Objective >>
Look through the data below and work out how many lines contain the string "that". Give the number alone.
* Begin Record extracts *
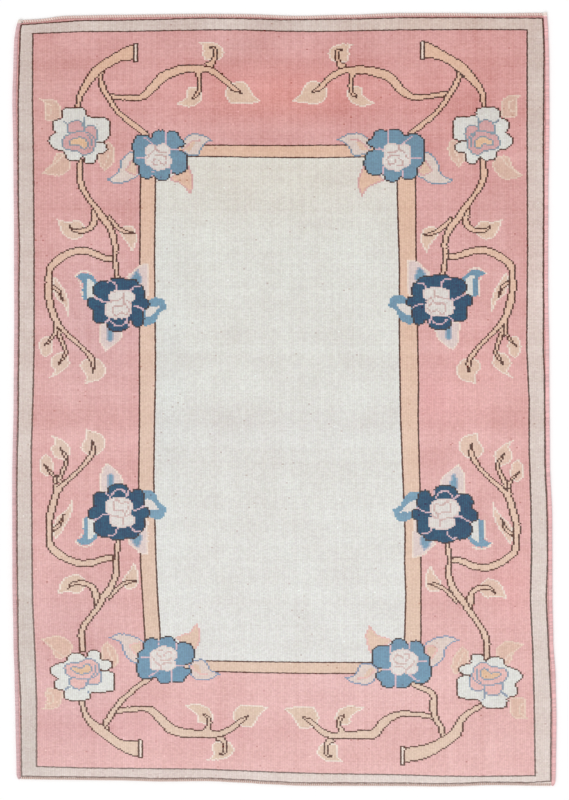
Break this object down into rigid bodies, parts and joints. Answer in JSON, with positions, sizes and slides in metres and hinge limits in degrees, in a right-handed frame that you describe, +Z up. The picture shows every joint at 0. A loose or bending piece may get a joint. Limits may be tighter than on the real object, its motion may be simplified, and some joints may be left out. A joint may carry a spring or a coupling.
{
  "type": "anatolian rug",
  "caption": "Flat hand-knotted wool pile rug with a flower and vine border, wrapped side cords and whip-stitched ends; it lies on a floor.",
  "frame": {"origin": "middle of the finished outline, on the underside that lies on the floor", "axes": "+Z up out of the pile; +Y along the warps, towards the upper end in the picture; +X across the width, to the right in the picture"},
  "size_m": [1.3398, 1.9058, 0.008],
  "materials": {
    "pile_wool": "matte sheared wool pile, dusty pink with an ivory field",
    "side_cord_wool": "matte wrapped pink wool",
    "whip_yarn": "matte undyed whip-stitched yarn"
  },
  "bodies": {
    "root": {"knotted_panel": "pile_wool", "side_cord_left": "side_cord_wool", "side_cord_right": "side_cord_wool", "end_binding_upper": "whip_yarn", "end_binding_lower": "whip_yarn"}
  },
  "joints": []
}
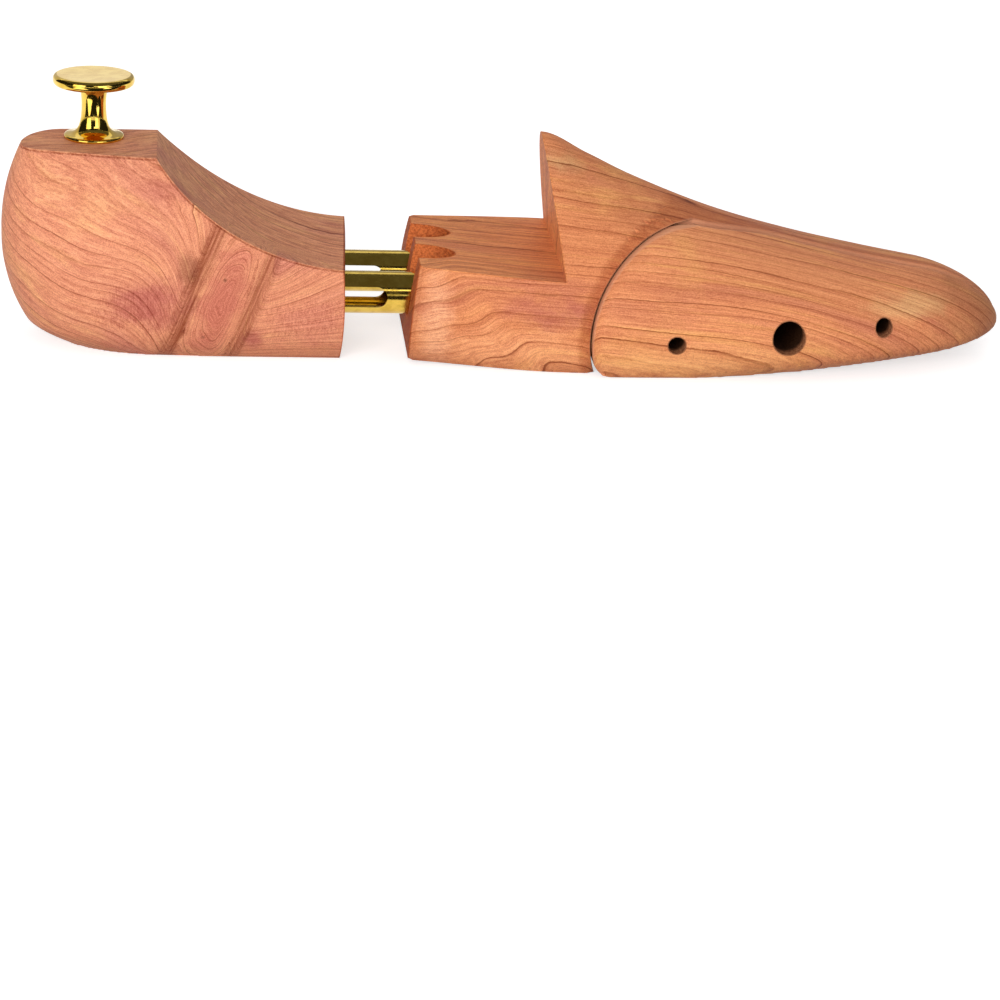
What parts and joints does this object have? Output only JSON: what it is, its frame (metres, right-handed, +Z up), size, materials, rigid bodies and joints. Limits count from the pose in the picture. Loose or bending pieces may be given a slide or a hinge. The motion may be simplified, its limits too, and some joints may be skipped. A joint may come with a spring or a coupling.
{
  "type": "shoe tree",
  "caption": "Wooden shoe tree: a heel block with a turned knob slides and folds up on sprung tubes set in a forepart, whose split toe has a sprung wing on one side.",
  "frame": {"origin": "on the plane the tree stands on, below the centre of its bounding box", "axes": "+X along the shoe towards the toe, -Y towards the side that has the toe wing, +Z up from the sole"},
  "size_m": [0.2976, 0.0826, 0.0763],
  "materials": {
    "cedar_forepart": "bare aromatic cedar, sanded smooth",
    "cedar_wing": "bare aromatic cedar, sanded smooth",
    "cedar_heel": "bare aromatic cedar, sanded smooth",
    "tube_brass": "polished",
    "knob_brass": "polished",
    "pin_steel": "drawn wire, plain",
    "spring_steel": "zinc-plated spring wire"
  },
  "bodies": {
    "forepart_body": {"forepart": "cedar_forepart", "fold_pin": "pin_steel", "toe_guide_rear": "pin_steel", "toe_guide_front": "pin_steel", "toe_spring_rear": "spring_steel", "toe_spring_front": "spring_steel"},
    "tubes_body": {"tube_near": "tube_brass", "tube_far": "tube_brass"},
    "heel_body": {"heel_block": "cedar_heel", "heel_cross_pin": "pin_steel", "heel_spring_near": "spring_steel", "heel_spring_far": "spring_steel", "knob": "knob_brass", "knob_screw": "pin_steel"},
    "wing_body": {"toe_wing": "cedar_wing"}
  },
  "joints": [
    {"name": "heel_fold", "type": "hinge", "parent": "forepart_body", "child": "tubes_body", "pos_m": [-0.01425, 0.00175, 0.0168], "axis": [0, 1, 0], "range_deg": [0, 45]},
    {"name": "heel_slide", "type": "slide", "parent": "tubes_body", "child": "heel_body", "axis": [1, 0, 0], "range_m": [0, 0.013], "stiffness_N_per_m": 1500, "springref_m": -0.01, "deforming": ["heel_spring_near", "heel_spring_far"]},
    {"name": "toe_press", "type": "slide", "parent": "forepart_body", "child": "wing_body", "axis": [0, 1, 0], "range_m": [0, 0.0035], "stiffness_N_per_m": 3000, "springref_m": -0.003, "deforming": ["toe_spring_rear", "toe_spring_front"]}
  ]
}
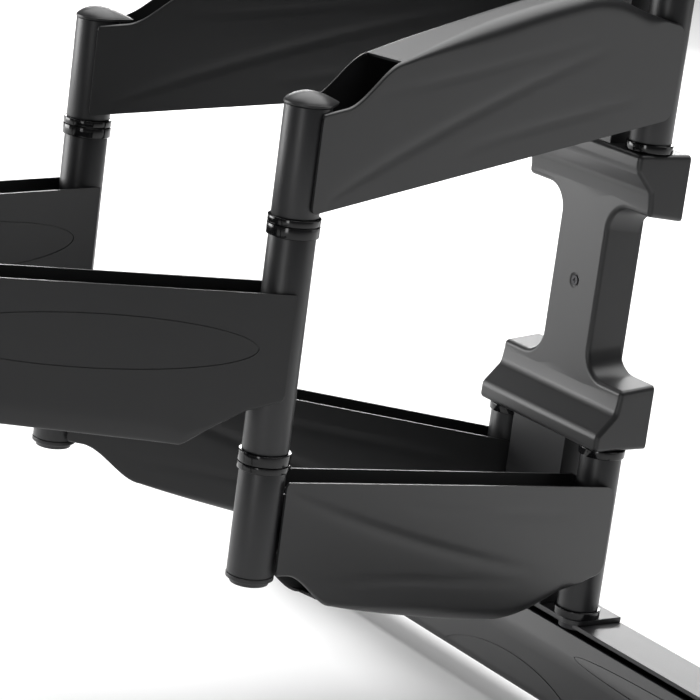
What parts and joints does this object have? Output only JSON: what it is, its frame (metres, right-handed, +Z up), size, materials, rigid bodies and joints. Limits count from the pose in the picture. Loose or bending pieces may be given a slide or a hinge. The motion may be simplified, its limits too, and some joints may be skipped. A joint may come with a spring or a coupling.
{
  "type": "full motion tv wall mount",
  "caption": "Full motion wall mount for a large flat screen: paired swinging arms on a wall frame, a tilting head and two sliding screen brackets.",
  "frame": {"origin": "on the wall plane, midway between the two wall pivots and at mid height of the wall frame", "axes": "+Y into the wall, -Y out into the room, +Z up, +X to the right of a person who faces the wall"},
  "size_m": [0.846, 0.8123, 0.65],
  "materials": {
    "powder_coat": "satin black powder coat",
    "satin_plastic": "satin black moulded plastic, fine texture",
    "ring_plastic": "polished black plastic",
    "black_fastener": "black oxide steel",
    "bright_steel": "zinc plated steel",
    "knob_plastic": "moulded black plastic"
  },
  "bodies": {
    "wall_frame": {"spine_plate": "powder_coat", "core_channel": "powder_coat", "spine_cover": "satin_plastic", "cover_screw": "black_fastener", "wall_pins": "black_fastener", "upper_lug_plate": "powder_coat", "upper_column": "powder_coat", "upper_pivot_tab": "powder_coat", "upper_wall_rail": "powder_coat", "upper_rail_cover": "satin_plastic", "lower_lug_plate": "powder_coat", "lower_column": "powder_coat", "lower_pivot_tab": "powder_coat", "lower_wall_rail": "powder_coat", "lower_rail_cover": "satin_plastic", "wall_rail_caps": "satin_plastic"},
    "right_wall_arm": {"right_upper_arm_beam": "powder_coat", "right_upper_arm_cover": "satin_plastic", "right_upper_arm_bushes": "ring_plastic", "right_lower_arm_beam": "powder_coat", "right_lower_arm_cover": "satin_plastic", "right_lower_arm_bushes": "ring_plastic", "right_top_cap": "satin_plastic", "right_bottom_cap": "satin_plastic"},
    "right_elbow": {"right_elbow_shaft": "bright_steel"},
    "right_front_arm": {"right_front_arm_beam": "powder_coat", "right_front_arm_cover": "satin_plastic", "right_front_arm_bushes": "ring_plastic"},
    "left_wall_arm": {"left_upper_arm_beam": "powder_coat", "left_upper_arm_cover": "satin_plastic", "left_upper_arm_bushes": "ring_plastic", "left_lower_arm_beam": "powder_coat", "left_lower_arm_cover": "satin_plastic", "left_lower_arm_bushes": "ring_plastic", "left_top_cap": "satin_plastic", "left_bottom_cap": "satin_plastic"},
    "left_elbow": {"left_elbow_shaft": "bright_steel"},
    "left_front_arm": {"left_front_arm_beam": "powder_coat", "left_front_arm_cover": "satin_plastic", "left_front_arm_bushes": "ring_plastic"},
    "screen_head": {"upper_head_lug": "powder_coat", "lower_head_lug": "powder_coat", "head_plate": "powder_coat", "head_pins": "black_fastener", "head_cheeks": "powder_coat", "tilt_bolts": "black_fastener"},
    "tilt_frame": {"tilt_cheeks": "powder_coat", "tilt_plate": "powder_coat", "guide_bolts": "black_fastener", "upper_screen_rail": "powder_coat", "lower_screen_rail": "powder_coat", "screen_rail_caps": "satin_plastic"},
    "right_knob": {"right_tilt_knob": "knob_plastic"},
    "right_bracket": {"right_screen_bracket": "powder_coat", "right_bracket_hooks": "powder_coat", "right_lock_screw": "black_fastener"},
    "left_knob": {"left_tilt_knob": "knob_plastic"},
    "left_bracket": {"left_screen_bracket": "powder_coat", "left_bracket_hooks": "powder_coat", "left_lock_screw": "black_fastener"}
  },
  "joints": [
    {"name": "right_arm_swing", "type": "hinge", "parent": "wall_frame", "child": "right_wall_arm", "pos_m": [0.054, -0.03, 0], "axis": [0, 0, 1], "range_deg": [-12, 68]},
    {"name": "left_arm_swing", "type": "hinge", "parent": "wall_frame", "child": "left_wall_arm", "pos_m": [-0.054, -0.03, 0], "axis": [0, 0, -1], "range_deg": [-18, 62]},
    {"name": "right_elbow_turn", "type": "hinge", "parent": "right_wall_arm", "child": "right_elbow", "pos_m": [0.12469, -0.36257, 0], "axis": [0, 0, -1], "range_deg": [-12, 68]},
    {"name": "left_elbow_turn", "type": "hinge", "parent": "left_wall_arm", "child": "left_elbow", "pos_m": [-0.15907, -0.35336, 0], "axis": [0, 0, 1], "range_deg": [-18, 62]},
    {"name": "right_front_swing", "type": "hinge", "parent": "right_elbow", "child": "right_front_arm", "pos_m": [0.12469, -0.36257, 0], "axis": [0, 0, -1], "range_deg": [-18, 62]},
    {"name": "left_front_swing", "type": "hinge", "parent": "left_elbow", "child": "left_front_arm", "pos_m": [-0.15907, -0.35336, 0], "axis": [0, 0, 1], "range_deg": [-12, 68]},
    {"name": "screen_head_turn", "type": "hinge", "parent": "right_front_arm", "child": "screen_head", "pos_m": [0.01962, -0.68593, 0], "axis": [0, 0, 1], "range_deg": [-18, 62]},
    {"name": "screen_tilt", "type": "hinge", "parent": "screen_head", "child": "tilt_frame", "pos_m": [-0.03438, -0.74793, 0], "axis": [1, 0, 0], "range_deg": [-5, 15]},
    {"name": "right_knob_turn", "type": "hinge", "parent": "tilt_frame", "child": "right_knob", "pos_m": [0.03562, -0.74793, 0.032], "axis": [1, 0, 0], "range_deg": [0, 270]},
    {"name": "right_bracket_slide", "type": "slide", "parent": "tilt_frame", "child": "right_bracket", "axis": [1, 0, 0], "range_m": [-0.1, 0.2]},
    {"name": "left_knob_turn", "type": "hinge", "parent": "tilt_frame", "child": "left_knob", "pos_m": [-0.10438, -0.74793, 0.032], "axis": [-1, 0, 0], "range_deg": [0, 270]},
    {"name": "left_bracket_slide", "type": "slide", "parent": "tilt_frame", "child": "left_bracket", "axis": [-1, 0, 0], "range_m": [-0.1, 0.2]}
  ],
  "couplings": [
    {"joint": "right_elbow_turn", "follows": "right_arm_swing", "ratio": 1},
    {"joint": "left_front_swing", "follows": "right_arm_swing", "ratio": 1},
    {"joint": "left_elbow_turn", "follows": "left_arm_swing", "ratio": 1},
    {"joint": "right_front_swing", "follows": "left_arm_swing", "ratio": 1},
    {"joint": "screen_head_turn", "follows": "left_arm_swing", "ratio": 1}
  ]
}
* End Record extracts *
Task result >>
3